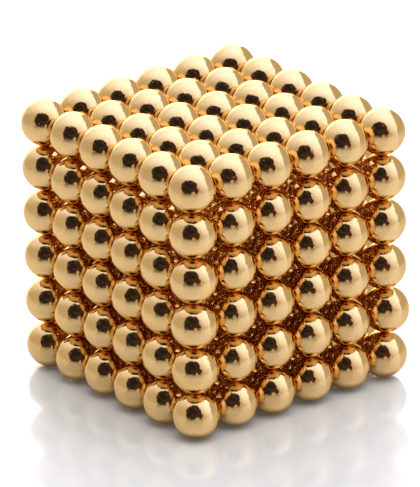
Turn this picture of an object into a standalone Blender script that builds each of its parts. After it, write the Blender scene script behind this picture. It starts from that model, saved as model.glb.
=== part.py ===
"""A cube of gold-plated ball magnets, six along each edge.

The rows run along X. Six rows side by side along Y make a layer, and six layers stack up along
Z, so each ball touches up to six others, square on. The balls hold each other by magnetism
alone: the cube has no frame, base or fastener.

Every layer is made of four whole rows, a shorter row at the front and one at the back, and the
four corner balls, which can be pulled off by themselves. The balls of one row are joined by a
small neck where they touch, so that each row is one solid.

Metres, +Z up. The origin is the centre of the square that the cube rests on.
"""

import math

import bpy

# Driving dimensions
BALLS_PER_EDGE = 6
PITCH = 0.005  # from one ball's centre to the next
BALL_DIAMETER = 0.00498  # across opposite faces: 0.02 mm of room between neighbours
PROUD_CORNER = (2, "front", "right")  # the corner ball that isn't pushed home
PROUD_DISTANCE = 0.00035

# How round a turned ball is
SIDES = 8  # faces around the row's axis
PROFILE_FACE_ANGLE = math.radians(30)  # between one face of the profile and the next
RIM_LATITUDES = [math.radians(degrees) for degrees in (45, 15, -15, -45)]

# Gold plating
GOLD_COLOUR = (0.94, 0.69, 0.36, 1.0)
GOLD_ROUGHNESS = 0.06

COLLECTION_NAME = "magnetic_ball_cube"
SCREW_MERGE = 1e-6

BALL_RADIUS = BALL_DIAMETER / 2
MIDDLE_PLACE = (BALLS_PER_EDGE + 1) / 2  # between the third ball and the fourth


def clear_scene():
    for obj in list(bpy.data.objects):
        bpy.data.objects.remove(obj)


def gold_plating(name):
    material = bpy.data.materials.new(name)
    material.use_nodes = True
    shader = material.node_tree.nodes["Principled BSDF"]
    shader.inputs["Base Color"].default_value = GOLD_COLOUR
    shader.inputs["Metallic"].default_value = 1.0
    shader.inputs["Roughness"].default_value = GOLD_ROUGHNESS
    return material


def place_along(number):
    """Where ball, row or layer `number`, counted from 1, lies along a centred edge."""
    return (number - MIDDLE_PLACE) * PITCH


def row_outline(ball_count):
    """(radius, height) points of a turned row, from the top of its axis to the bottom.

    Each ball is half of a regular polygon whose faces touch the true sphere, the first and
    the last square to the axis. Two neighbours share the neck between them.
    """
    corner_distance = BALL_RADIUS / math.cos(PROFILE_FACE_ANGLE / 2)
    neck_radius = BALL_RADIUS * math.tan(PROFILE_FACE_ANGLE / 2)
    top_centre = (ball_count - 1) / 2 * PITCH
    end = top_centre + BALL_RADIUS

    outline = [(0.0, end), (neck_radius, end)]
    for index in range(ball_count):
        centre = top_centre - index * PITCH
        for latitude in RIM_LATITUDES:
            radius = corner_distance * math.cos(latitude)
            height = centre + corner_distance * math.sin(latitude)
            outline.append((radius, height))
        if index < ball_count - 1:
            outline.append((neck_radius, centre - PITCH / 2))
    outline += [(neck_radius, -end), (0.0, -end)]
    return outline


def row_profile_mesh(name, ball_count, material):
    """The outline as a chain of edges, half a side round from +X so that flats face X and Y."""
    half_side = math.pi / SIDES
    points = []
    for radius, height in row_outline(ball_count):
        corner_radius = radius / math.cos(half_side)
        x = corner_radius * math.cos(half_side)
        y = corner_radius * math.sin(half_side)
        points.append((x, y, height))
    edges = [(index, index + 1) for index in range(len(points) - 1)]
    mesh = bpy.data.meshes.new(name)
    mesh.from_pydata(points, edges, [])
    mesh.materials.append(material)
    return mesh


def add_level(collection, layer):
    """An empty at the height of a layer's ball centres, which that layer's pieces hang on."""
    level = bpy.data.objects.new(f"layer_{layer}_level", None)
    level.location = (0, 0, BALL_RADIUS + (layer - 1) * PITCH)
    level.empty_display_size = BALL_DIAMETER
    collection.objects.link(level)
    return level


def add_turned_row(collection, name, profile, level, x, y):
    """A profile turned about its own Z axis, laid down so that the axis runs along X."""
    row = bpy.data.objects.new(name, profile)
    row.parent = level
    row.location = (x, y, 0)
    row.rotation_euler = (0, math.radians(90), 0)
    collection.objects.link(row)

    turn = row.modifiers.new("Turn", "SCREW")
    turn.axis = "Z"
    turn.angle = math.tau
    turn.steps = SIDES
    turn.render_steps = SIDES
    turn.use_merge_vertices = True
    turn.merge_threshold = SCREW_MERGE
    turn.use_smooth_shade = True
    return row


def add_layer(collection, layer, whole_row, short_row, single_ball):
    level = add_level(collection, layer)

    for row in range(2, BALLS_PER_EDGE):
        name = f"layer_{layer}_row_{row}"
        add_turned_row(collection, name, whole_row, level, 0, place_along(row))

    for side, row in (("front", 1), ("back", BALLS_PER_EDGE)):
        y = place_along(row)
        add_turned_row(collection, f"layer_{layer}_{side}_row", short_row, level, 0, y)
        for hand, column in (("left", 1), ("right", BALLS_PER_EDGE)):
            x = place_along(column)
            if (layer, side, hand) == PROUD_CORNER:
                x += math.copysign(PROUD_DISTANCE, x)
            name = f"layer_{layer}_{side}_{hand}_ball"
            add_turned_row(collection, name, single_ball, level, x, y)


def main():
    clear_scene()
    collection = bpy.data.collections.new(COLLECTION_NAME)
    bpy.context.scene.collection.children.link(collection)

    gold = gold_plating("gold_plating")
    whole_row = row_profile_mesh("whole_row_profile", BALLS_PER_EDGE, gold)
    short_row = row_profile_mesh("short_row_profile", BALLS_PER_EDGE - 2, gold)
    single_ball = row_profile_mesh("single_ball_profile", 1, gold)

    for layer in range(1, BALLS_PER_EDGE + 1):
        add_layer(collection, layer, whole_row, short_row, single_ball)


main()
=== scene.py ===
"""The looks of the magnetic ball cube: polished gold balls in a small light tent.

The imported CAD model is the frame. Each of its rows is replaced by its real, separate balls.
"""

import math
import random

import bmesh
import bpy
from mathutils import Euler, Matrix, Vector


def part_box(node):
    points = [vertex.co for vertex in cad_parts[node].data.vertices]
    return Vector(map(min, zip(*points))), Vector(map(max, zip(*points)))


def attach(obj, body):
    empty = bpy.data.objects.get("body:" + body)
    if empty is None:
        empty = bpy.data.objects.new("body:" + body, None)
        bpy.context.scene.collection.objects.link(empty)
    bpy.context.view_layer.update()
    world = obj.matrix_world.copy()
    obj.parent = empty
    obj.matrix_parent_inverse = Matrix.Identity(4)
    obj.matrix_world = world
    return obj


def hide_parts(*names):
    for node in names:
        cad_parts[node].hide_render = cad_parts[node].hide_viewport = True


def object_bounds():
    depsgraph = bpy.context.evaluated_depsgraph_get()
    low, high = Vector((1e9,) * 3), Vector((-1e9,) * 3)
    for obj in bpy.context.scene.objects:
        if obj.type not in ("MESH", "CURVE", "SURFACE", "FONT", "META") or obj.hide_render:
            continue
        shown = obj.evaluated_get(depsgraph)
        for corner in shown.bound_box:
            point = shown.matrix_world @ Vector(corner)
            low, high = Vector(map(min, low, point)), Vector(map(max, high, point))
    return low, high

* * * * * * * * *

▶ **Exercise goal**
Copy verbatim the line that contains "for side, row", the line that contains "bpy.context.view_layer.update()", and all lines between them.

▶ **Reply to the task**
    for side, row in (("front", 1), ("back", BALLS_PER_EDGE)):
        y = place_along(row)
        add_turned_row(collection, f"layer_{layer}_{side}_row", short_row, level, 0, y)
        for hand, column in (("left", 1), ("right", BALLS_PER_EDGE)):
            x = place_along(column)
            if (layer, side, hand) == PROUD_CORNER:
                x += math.copysign(PROUD_DISTANCE, x)
            name = f"layer_{layer}_{side}_{hand}_ball"
            add_turned_row(collection, name, single_ball, level, x, y)


def main():
    clear_scene()
    collection = bpy.data.collections.new(COLLECTION_NAME)
    bpy.context.scene.collection.children.link(collection)

    gold = gold_plating("gold_plating")
    whole_row = row_profile_mesh("whole_row_profile", BALLS_PER_EDGE, gold)
    short_row = row_profile_mesh("short_row_profile", BALLS_PER_EDGE - 2, gold)
    single_ball = row_profile_mesh("single_ball_profile", 1, gold)

    for layer in range(1, BALLS_PER_EDGE + 1):
        add_layer(collection, layer, whole_row, short_row, single_ball)


main()
=== scene.py ===
"""The looks of the magnetic ball cube: polished gold balls in a small light tent.

The imported CAD model is the frame. Each of its rows is replaced by its real, separate balls.
"""

import math
import random

import bmesh
import bpy
from mathutils import Euler, Matrix, Vector


def part_box(node):
    points = [vertex.co for vertex in cad_parts[node].data.vertices]
    return Vector(map(min, zip(*points))), Vector(map(max, zip(*points)))


def attach(obj, body):
    empty = bpy.data.objects.get("body:" + body)
    if empty is None:
        empty = bpy.data.objects.new("body:" + body, None)
        bpy.context.scene.collection.objects.link(empty)
    bpy.context.view_layer.update()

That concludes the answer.